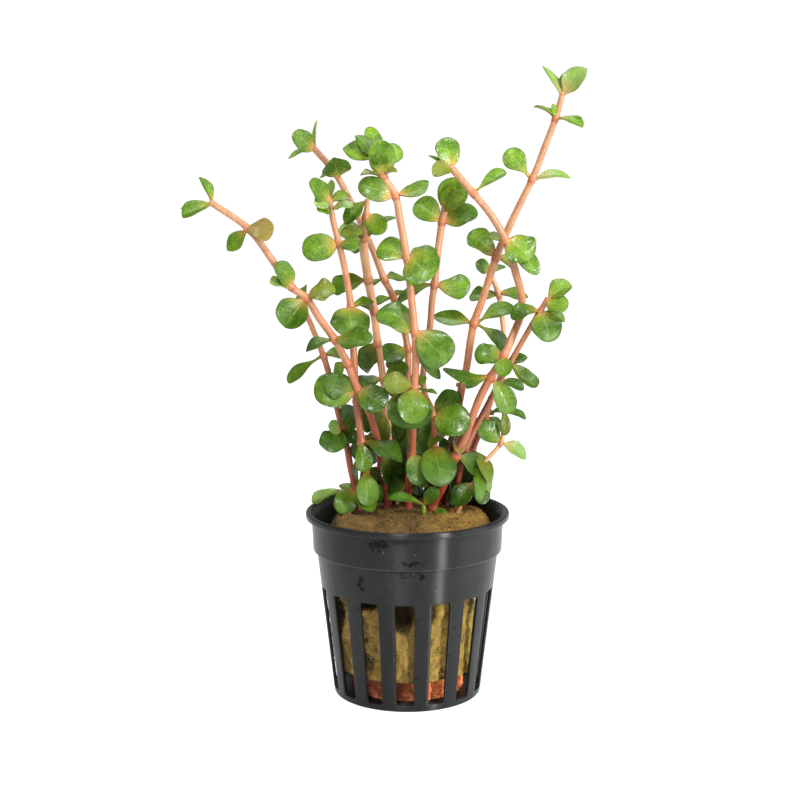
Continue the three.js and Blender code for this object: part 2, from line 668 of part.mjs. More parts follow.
// The swollen ring at a node, which two leaves grow from
function nodeRing({ point, along, across, over, radius }) {
  const rise = along.clone().multiplyScalar(NODE_HEIGHT / 2);
  const inner = radius + NODE_GAP;
  const outer = inner + NODE_SWELLING;
  const low = ringAround(point.clone().sub(rise), across, over, inner, STEM_SIDES);
  const high = ringAround(point.clone().add(rise), across, over, inner, STEM_SIDES);
  const middle = ringAround(point, across, over, outer, STEM_SIDES);
  return solid(ringSkin([low, middle, high]));
}

function makePair(step, leaves) {
  const footRadius = step.radius + NODE_GAP + NODE_SWELLING * LEAF_IN_NODE;
  let body = nodeRing(step);
  for (const leaf of leaves) {
    body = body.add(leafBody(step, leaf, footRadius));
  }
  return body;
}

// A stem in one piece with the leaves at its tip and the single leaves on its way
function makeStem(steps, { pairs, lone = [], crown }) {
  const nodes = [...pairs, ...lone].map(({ at }) => at + 1);
  let body = stemBody(neededSteps(steps, nodes), 0);
  const top = steps[steps.length - 1];
  for (const leaf of crown) {
    body = body.add(leafBody(top, leaf, top.radius * LEAF_IN_TIP));
  }
  for (const { at, leaf } of lone) {
    const step = steps[at + 1];
    body = body.add(leafBody(step, leaf, step.radius * LEAF_IN_STEM));
  }
  return body;
}

// The seedling stands on the wool's top, a gap above it
function makeSeedling() {
  const foot = place(SEEDLING.foot);
  const along = new THREE.Vector3(0, 0, 1);
  const across = new THREE.Vector3(1, 0, 0);
  const over = new THREE.Vector3(0, 1, 0);
  const radius = SEEDLING.thick / 2;
  const head = foot.clone().addScaledVector(along, SEEDLING.height);
  const step = { point: head, along, across, over, radius };
  let body = solid(loft([
    ringAround(foot, across, over, radius, STEM_SIDES),
    ringAround(head, across, over, radius, STEM_SIDES),
  ]));
  for (const leaf of SEEDLING.leaves) {
    body = body.add(leafBody(step, leaf, radius * LEAF_IN_STEM));
  }
  return body;
}

const sockets = [];
STEMS.forEach((stem, number) => {
  const steps = stemFrame(stem);
  sockets.push(socketBody(steps));
  addMesh(stem.name, makeStem(steps, stem), STEM);
  stem.pairs.forEach(({ at, leaves }, k) => {
    addMesh(`leaf_pair_${number + 1}_${k + 1}`, makePair(steps[at + 1], leaves), LEAF);
  });
});
addMesh('seedling', makeSeedling(), LEAF);
addMesh('pot', makePot(), PLASTIC);
addMesh('clay', makeClay(), CLAY);
addMesh('rock_wool', makeWool(sockets), WOOL);

export default plant;
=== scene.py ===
import math
import random

import bmesh
import bpy
import numpy as np
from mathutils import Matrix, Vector, noise


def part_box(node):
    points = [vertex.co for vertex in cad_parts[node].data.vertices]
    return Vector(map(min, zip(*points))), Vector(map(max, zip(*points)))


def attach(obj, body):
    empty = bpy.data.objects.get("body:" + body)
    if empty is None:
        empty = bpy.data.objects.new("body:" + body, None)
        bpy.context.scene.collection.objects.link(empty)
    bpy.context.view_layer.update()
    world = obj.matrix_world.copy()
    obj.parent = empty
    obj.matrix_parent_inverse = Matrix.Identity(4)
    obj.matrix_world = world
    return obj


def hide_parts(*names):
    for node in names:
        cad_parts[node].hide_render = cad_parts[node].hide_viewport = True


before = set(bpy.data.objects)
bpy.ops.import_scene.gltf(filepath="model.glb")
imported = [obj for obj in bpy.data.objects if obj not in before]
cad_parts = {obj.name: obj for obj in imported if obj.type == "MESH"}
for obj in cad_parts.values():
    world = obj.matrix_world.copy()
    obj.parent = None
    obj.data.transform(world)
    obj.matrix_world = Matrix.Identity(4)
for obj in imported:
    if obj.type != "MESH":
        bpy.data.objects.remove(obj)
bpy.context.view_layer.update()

MM = 0.001

# The eye that the elevation was read from, and its lens
EYE = Vector((-2, -422, 148))
PITCH_DEGREES = 9.15
LENS_MM = 72
SENSOR_MM = 36

# The pot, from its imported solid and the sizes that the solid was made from
POT_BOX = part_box("pot")
RIM_RADIUS = POT_BOX[1][0] / MM
POT_HEIGHT = POT_BOX[1][2] / MM
RIM_WIDTH = 1.45
RIM_DEPTH = 1.7
COLLAR_RADIUS_TOP = 25.9
COLLAR_RADIUS_BOTTOM = 25.45
STEP_HEIGHT = 39.6
WALL_RADIUS_TOP = 24.5
BASE_RADIUS = 19.9
WALL = 0.9
FLOOR = 1.2
SLOTS = 15
SLOT_WIDTH_DEGREES = 13
FRONT_SLOT_DEGREES = -1.8
SLOT_BOTTOM = 1.85
SLOT_TOP = 29.9
DRAIN_SLOTS = 5
DRAIN_WIDTH = 2.6
DRAIN_START = 7
DRAIN_END = 15
DRAIN_END_STEPS = 8
SHARP_DEGREES = 50
SAME_POINT = 0.004

# Stems
STEM_ROOT = 37.5
ROOT_DRAWN_IN = 0.97
STEM_SIDES = 20
STEM_STEPS = 32
STEM_TAPER = 2.5
STEM_FULLNESS = 0.85
STEM_WANDER = 0.06
NECK_LOSS = 0.55
NECK_LENGTH = 1.6
NODE_REACH = 0.95
NODE_SWELLING = 0.2
SCAR_REACH = 0.4
SCAR_RISE = 0.06

# Leaves
LEAF_RINGS = 28
LEAF_ACROSS = 14
LEAF_THICKNESS = 0.34
PETIOLE_WIDTH = 0.95
USUAL_ARCH = 0.05
SIDE_VEINS = 6.5
VEIN_SLANT = 0.2

# How far out in a stem the foot of a leaf is, as a share of the stem's radius
CROWN_FOOT = 0.3
LONE_FOOT = 0.5
PAIR_FOOT = 0.6
SEEDLING_FOOT = 0.4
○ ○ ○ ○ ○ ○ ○
Retype, word for word, every line from the line with "const sockets = [];" to the line with "obj.matrix_parent_inverse = Matrix.Identity(4)", inclusive. Add nothing.

const sockets = [];
STEMS.forEach((stem, number) => {
  const steps = stemFrame(stem);
  sockets.push(socketBody(steps));
  addMesh(stem.name, makeStem(steps, stem), STEM);
  stem.pairs.forEach(({ at, leaves }, k) => {
    addMesh(`leaf_pair_${number + 1}_${k + 1}`, makePair(steps[at + 1], leaves), LEAF);
  });
});
addMesh('seedling', makeSeedling(), LEAF);
addMesh('pot', makePot(), PLASTIC);
addMesh('clay', makeClay(), CLAY);
addMesh('rock_wool', makeWool(sockets), WOOL);

export default plant;
=== scene.py ===
import math
import random

import bmesh
import bpy
import numpy as np
from mathutils import Matrix, Vector, noise


def part_box(node):
    points = [vertex.co for vertex in cad_parts[node].data.vertices]
    return Vector(map(min, zip(*points))), Vector(map(max, zip(*points)))


def attach(obj, body):
    empty = bpy.data.objects.get("body:" + body)
    if empty is None:
        empty = bpy.data.objects.new("body:" + body, None)
        bpy.context.scene.collection.objects.link(empty)
    bpy.context.view_layer.update()
    world = obj.matrix_world.copy()
    obj.parent = empty
    obj.matrix_parent_inverse = Matrix.Identity(4)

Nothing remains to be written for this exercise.